The listing beneath should be written out in full, exactly as shown.
## begin
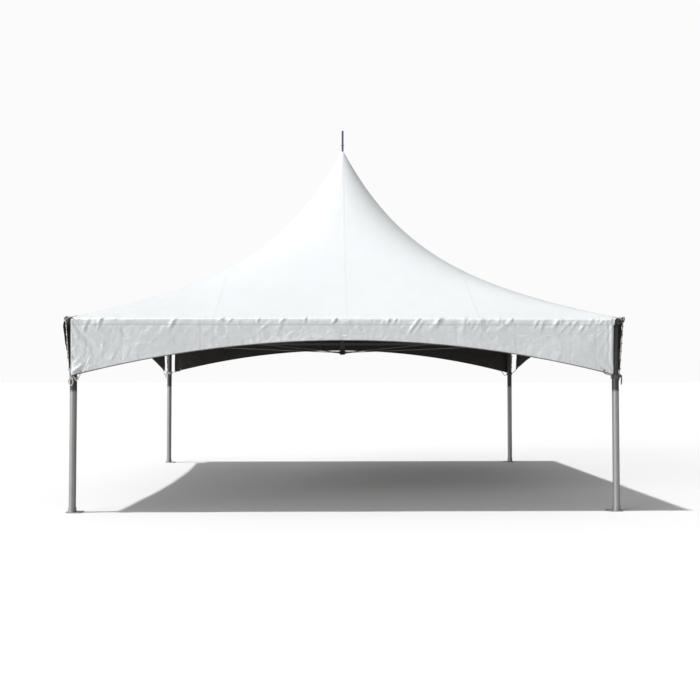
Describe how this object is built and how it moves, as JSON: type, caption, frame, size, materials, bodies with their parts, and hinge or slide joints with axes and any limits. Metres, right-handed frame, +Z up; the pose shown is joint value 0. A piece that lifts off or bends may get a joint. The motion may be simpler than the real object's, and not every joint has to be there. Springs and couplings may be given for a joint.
{
  "type": "marquee tent",
  "caption": "High-peak frame tent, square in plan: tube legs on foot plates, eave tubes, a mast on crossed cables and a white roof with arched valances",
  "frame": {"origin": "on the ground under the peak, midway between the four legs", "axes": "+Z up, +Y from the front side to the back side, +X to the right as seen from the front"},
  "size_m": [6.1954, 6.1954, 5.07],
  "materials": {
    "mill_aluminium": "satin",
    "galvanised_steel": "dull zinc",
    "cable_steel": "stranded",
    "finial_paint": "satin",
    "white_vinyl": "coated, low sheen",
    "tie_rope": "matte"
  },
  "bodies": {
    "root": {"foot_plate_front_left": "galvanised_steel", "foot_plate_front_right": "galvanised_steel", "foot_plate_back_right": "galvanised_steel", "foot_plate_back_left": "galvanised_steel", "leg_front_left": "mill_aluminium", "leg_front_right": "mill_aluminium", "leg_back_right": "mill_aluminium", "leg_back_left": "mill_aluminium", "corner_fitting_front_left": "galvanised_steel", "corner_fitting_front_right": "galvanised_steel", "corner_fitting_back_right": "galvanised_steel", "corner_fitting_back_left": "galvanised_steel", "eave_tube_front_left": "mill_aluminium", "eave_tube_front_right": "mill_aluminium", "eave_tube_right_front": "mill_aluminium", "eave_tube_right_back": "mill_aluminium", "eave_tube_back_right": "mill_aluminium", "eave_tube_back_left": "mill_aluminium", "eave_tube_left_back": "mill_aluminium", "eave_tube_left_front": "mill_aluminium", "mast_foot": "galvanised_steel", "mast_tube": "mill_aluminium", "mast_head": "galvanised_steel", "finial_rod": "finial_paint", "cross_cable_front_left": "cable_steel", "cross_cable_front_right": "cable_steel", "cross_cable_back_right": "cable_steel", "cross_cable_back_left": "cable_steel", "roof_panel_front": "white_vinyl", "roof_panel_right": "white_vinyl", "roof_panel_back": "white_vinyl", "roof_panel_left": "white_vinyl", "valance_front": "white_vinyl", "valance_right": "white_vinyl", "valance_back": "white_vinyl", "valance_left": "white_vinyl", "valance_tie_front_left": "tie_rope", "valance_tie_front_right": "tie_rope", "valance_tie_back_right": "tie_rope", "valance_tie_back_left": "tie_rope"}
  },
  "joints": []
}
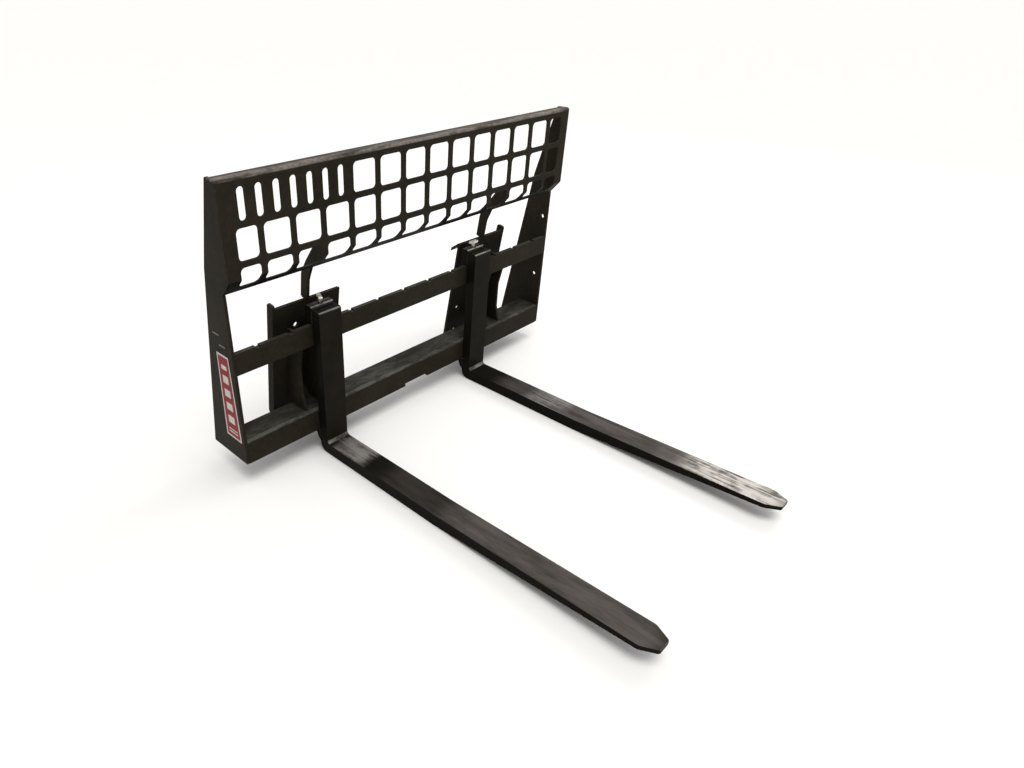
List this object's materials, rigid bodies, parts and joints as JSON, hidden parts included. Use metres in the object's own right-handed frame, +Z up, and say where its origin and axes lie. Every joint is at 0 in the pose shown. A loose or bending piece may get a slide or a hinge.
## end
* _COMPLETE RESPONSE_:
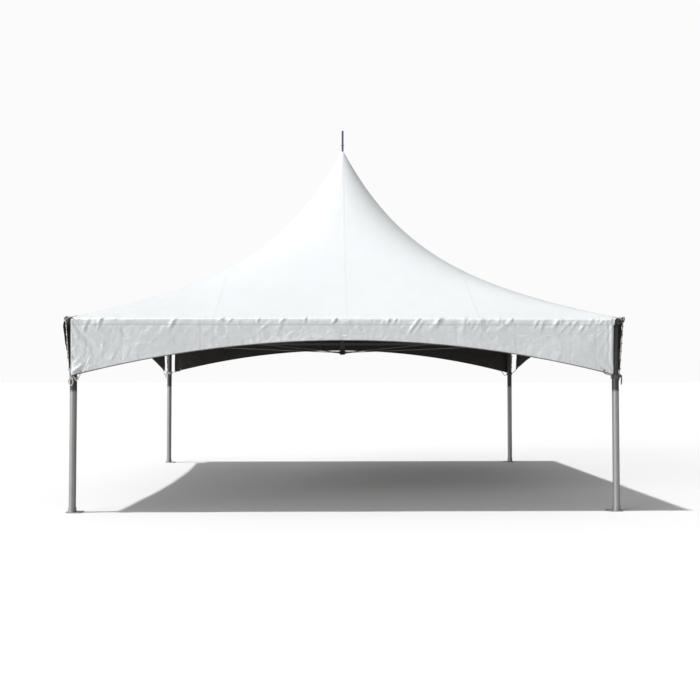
Describe how this object is built and how it moves, as JSON: type, caption, frame, size, materials, bodies with their parts, and hinge or slide joints with axes and any limits. Metres, right-handed frame, +Z up; the pose shown is joint value 0. A piece that lifts off or bends may get a joint. The motion may be simpler than the real object's, and not every joint has to be there. Springs and couplings may be given for a joint.
{
  "type": "marquee tent",
  "caption": "High-peak frame tent, square in plan: tube legs on foot plates, eave tubes, a mast on crossed cables and a white roof with arched valances",
  "frame": {"origin": "on the ground under the peak, midway between the four legs", "axes": "+Z up, +Y from the front side to the back side, +X to the right as seen from the front"},
  "size_m": [6.1954, 6.1954, 5.07],
  "materials": {
    "mill_aluminium": "satin",
    "galvanised_steel": "dull zinc",
    "cable_steel": "stranded",
    "finial_paint": "satin",
    "white_vinyl": "coated, low sheen",
    "tie_rope": "matte"
  },
  "bodies": {
    "root": {"foot_plate_front_left": "galvanised_steel", "foot_plate_front_right": "galvanised_steel", "foot_plate_back_right": "galvanised_steel", "foot_plate_back_left": "galvanised_steel", "leg_front_left": "mill_aluminium", "leg_front_right": "mill_aluminium", "leg_back_right": "mill_aluminium", "leg_back_left": "mill_aluminium", "corner_fitting_front_left": "galvanised_steel", "corner_fitting_front_right": "galvanised_steel", "corner_fitting_back_right": "galvanised_steel", "corner_fitting_back_left": "galvanised_steel", "eave_tube_front_left": "mill_aluminium", "eave_tube_front_right": "mill_aluminium", "eave_tube_right_front": "mill_aluminium", "eave_tube_right_back": "mill_aluminium", "eave_tube_back_right": "mill_aluminium", "eave_tube_back_left": "mill_aluminium", "eave_tube_left_back": "mill_aluminium", "eave_tube_left_front": "mill_aluminium", "mast_foot": "galvanised_steel", "mast_tube": "mill_aluminium", "mast_head": "galvanised_steel", "finial_rod": "finial_paint", "cross_cable_front_left": "cable_steel", "cross_cable_front_right": "cable_steel", "cross_cable_back_right": "cable_steel", "cross_cable_back_left": "cable_steel", "roof_panel_front": "white_vinyl", "roof_panel_right": "white_vinyl", "roof_panel_back": "white_vinyl", "roof_panel_left": "white_vinyl", "valance_front": "white_vinyl", "valance_right": "white_vinyl", "valance_back": "white_vinyl", "valance_left": "white_vinyl", "valance_tie_front_left": "tie_rope", "valance_tie_front_right": "tie_rope", "valance_tie_back_right": "tie_rope", "valance_tie_back_left": "tie_rope"}
  },
  "joints": []
}
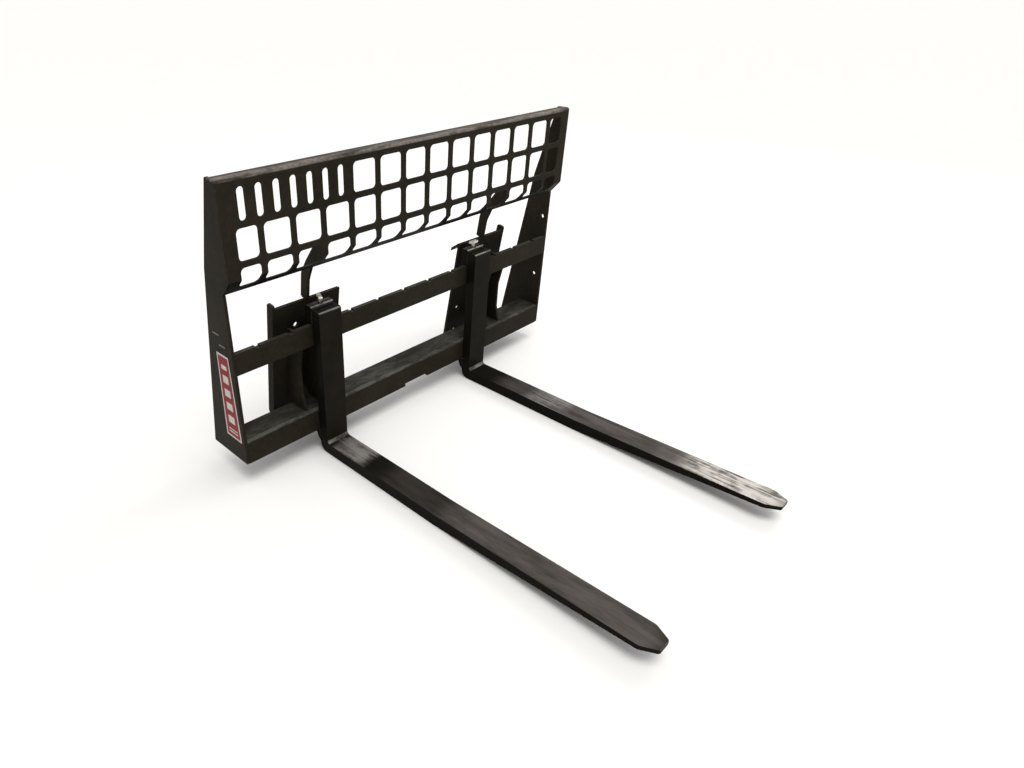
List this object's materials, rigid bodies, parts and joints as JSON, hidden parts included. Use metres in the object's own right-handed frame, +Z up, and say where its origin and axes lie. Every joint is at 0 in the pose shown. A loose or bending piece may get a slide or a hinge.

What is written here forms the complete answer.